Rien n’est plus doux au matin que le sel. Je ne suis pas de celles qui, ouvrant leurs volets, imaginent la rosée comme de petites gouttes sucrées ou qui, dans la brume du réveil, rêvent d’un paysage en pain d’épice et sucre candy.
Il semblerait qu’à ce sujet je sois née dans le mauvais pays. Nez à nez avec un croissant, la lassitude me guette. Les frères Jacques m’ont trop de fois répété que la confiture ça dégouline par tous les trous de la tartine. Et ne me parlez pas de céréales au chocolat.
Pourquoi commencer la journée avec si peu de subtilité.

De retour de mon voyage au Vietnam, l’un des principaux sujets de ma nostalgie a été le petit déjeuner. Là-bas, on ne parle pas de l’importance de prendre un vrai repas le matin, on le fait.
A chaque coin de rue, une soupe mijote dans une marmite et attend que vous l’avaliez assis sur une chaise en plastique pour lilliputiens.
Au réveil, vous n’avez pas bu de toute la nuit et s’hydrater avec un bon bouillon est une évidence telle qu’on se demande pourquoi on ne l’a pas fait toute sa vie.
Le Phở (prononcez à peu près « feu ») est une soupe toute en relief d’épices et d’herbes. De fines tranches de bœuf cuisent directement dans le liquide chaud, rejoignant les morceaux plus épais qui se sont détendus pendant des heures au-dessus du feu, ainsi que de goûteuses boulettes. Le Vietnam fait partie de ces pays qui mélangent allégrement différentes formes et types de viande dans un même plat. Une fois que votre cerveau a accepté la possibilité, cette approche décomplexée vous ouvre des horizons infinis. Des nouilles de riz sont également plongées dans le mélange et il ne vous reste plus qu’à piocher sur la table pour ajouter une giclée de citron vert, des piments rouges, des germes de soja, de la coriandre, du basilic thaï…
Il m’a réellement semblé que ma vie était foutue (concernant le petit déjeuner j’entends, mais un peu de mélodrame ne fait pas de mal) tant que je n’aurai pas trouvé une solution pour que cela soit mon quotidien matinal en France.

Heureusement, d’autres obsessions culinaires sont possibles pour oublier celle-ci.
Comme le petit déjeuner anglais pour lequel on a le droit de commander et des oeufs et du bacon et des baked beans et des saucisses et des tomates cuites et des galettes de pomme de terre et du boudin noir.
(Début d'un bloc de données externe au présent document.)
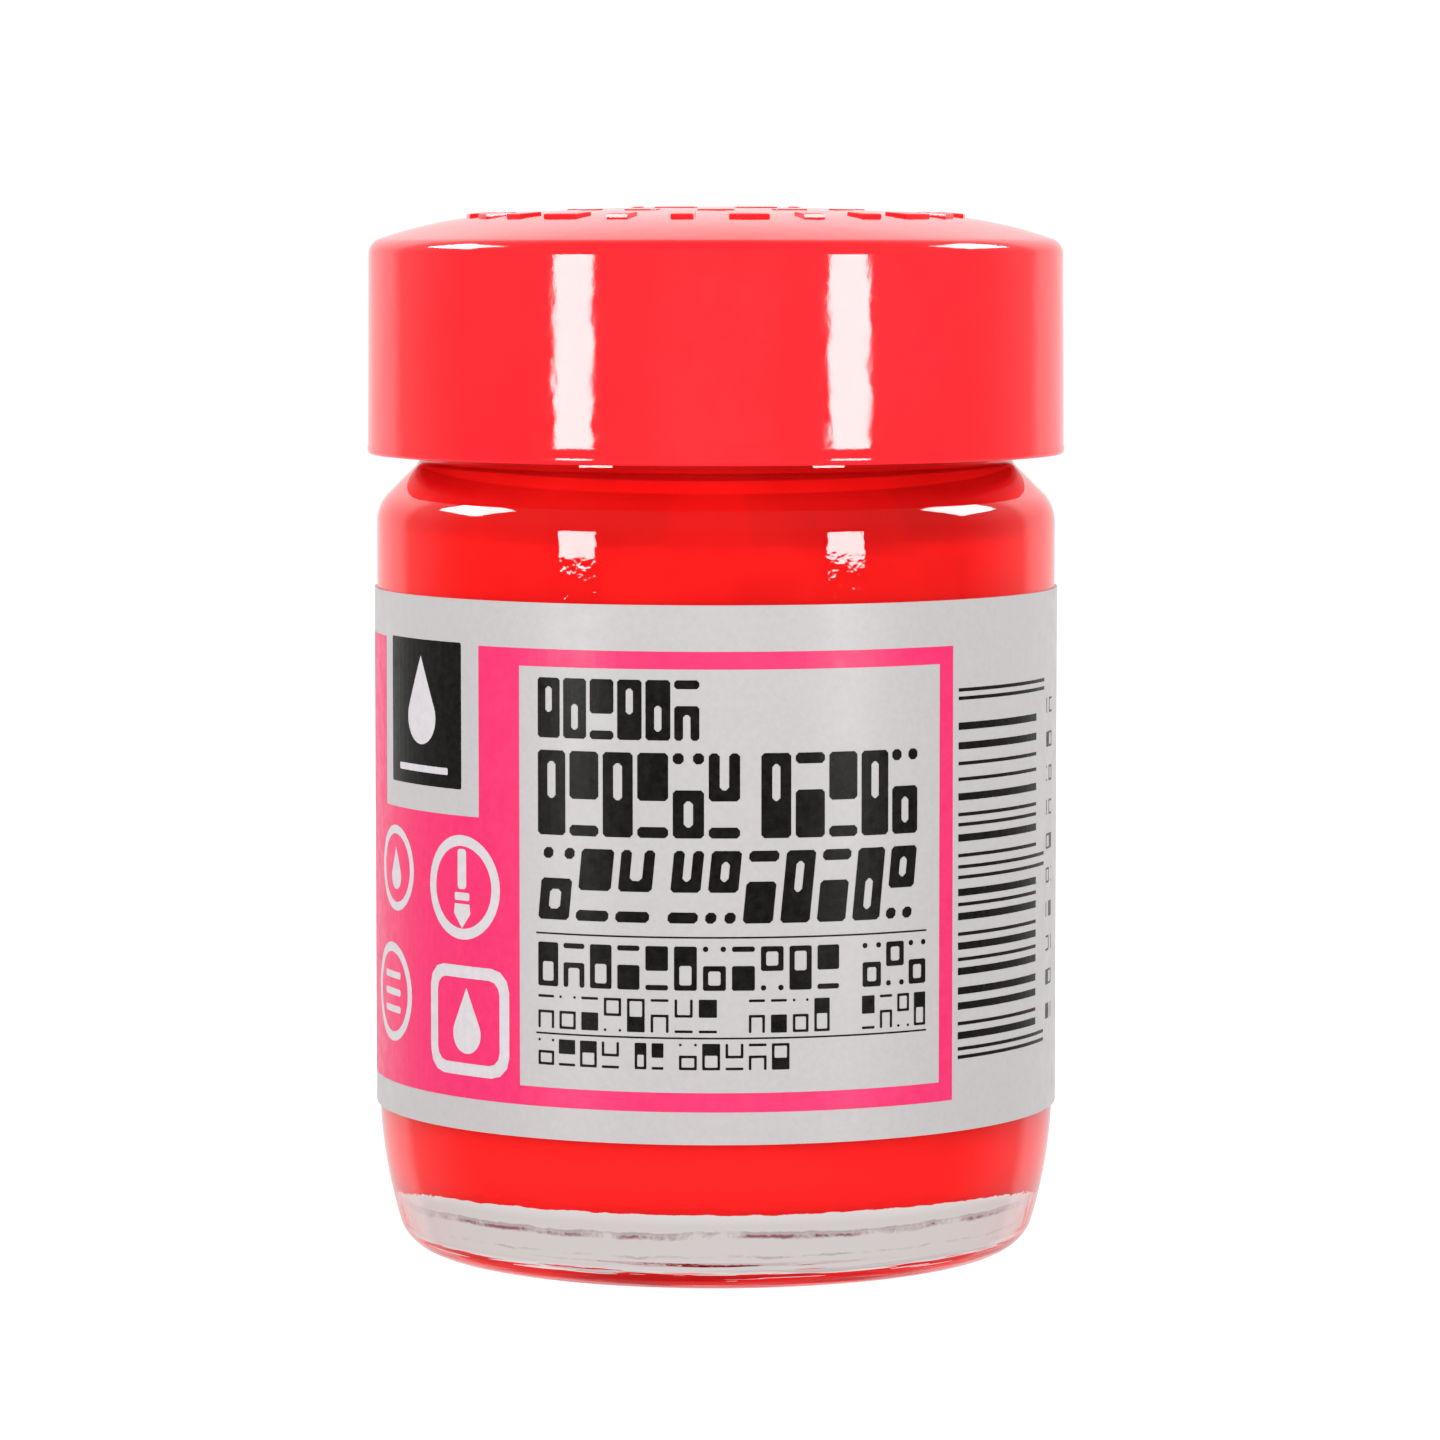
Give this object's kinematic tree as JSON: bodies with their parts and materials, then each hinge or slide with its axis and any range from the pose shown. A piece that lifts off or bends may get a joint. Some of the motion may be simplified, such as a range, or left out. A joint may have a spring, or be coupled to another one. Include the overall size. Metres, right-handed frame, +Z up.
{
  "type": "paint jar",
  "caption": "Small round glass jar of poster paint with a domed screw cap, a sealing liner and a wrap-round paper label.",
  "frame": {"origin": "centre of the jar's foot, on the surface it stands on", "axes": "+Z up the axis of the jar and cap; -Y is the front of the label, +X is to its right"},
  "size_m": [0.041, 0.041, 0.0615],
  "materials": {
    "glass_jar": "clear moulded soda glass, fire polished",
    "paint_fill": "wet fluorescent red poster paint",
    "wrap_label": "pale grey coated paper printed in pink and black",
    "cap_liner": "white foamed polyethylene",
    "screw_cap": "glossy moulded fluorescent red polypropylene"
  },
  "bodies": {
    "jar": {"glass_jar": "glass_jar", "paint_fill": "paint_fill", "wrap_label": "wrap_label"},
    "liner": {"cap_liner": "cap_liner"},
    "cap": {"screw_cap": "screw_cap"}
  },
  "joints": [
    {"name": "cap_lift", "type": "slide", "parent": "jar", "child": "liner", "axis": [0, 0, 1], "range_m": [0, 0.01165]},
    {"name": "cap_turn", "type": "hinge", "parent": "liner", "child": "cap", "pos_m": [0, 0, 0.047], "axis": [0, 0, 1], "range_deg": [0, 990]}
  ],
  "couplings": [
    {"joint": "cap_lift", "follows": "cap_turn", "m_per_rad": 0.00067376}
  ]
}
Et se resservir.
Ou mettez moi sur un tabouret espagnol, devant un comptoir au coin d’un marché et servez-moi un petit sandwich au jambon ou une part de tortilla avec un café bien noir.
Et les manaiches du Liban déroulent leur douceur dans ma mémoire. Ces galettes, recouvertes de zaatar, mélange d’huile d’olive, de thym, de sésame et de sumac pour la touche acide, vous ouvrent une fenêtre sur le pays avant même que vous ayez les yeux grands ouverts.

Il est bien possible en France de trouver des ersatz de ces petits déjeuners ou de se tartiner du fromage sur un morceau de pain en surveillant la cuisson des œufs d’un œil endormi, mais en ce milieu de week-end je vous propose une autre solution : se lever à midi pour commencer la journée avec le déjeuner.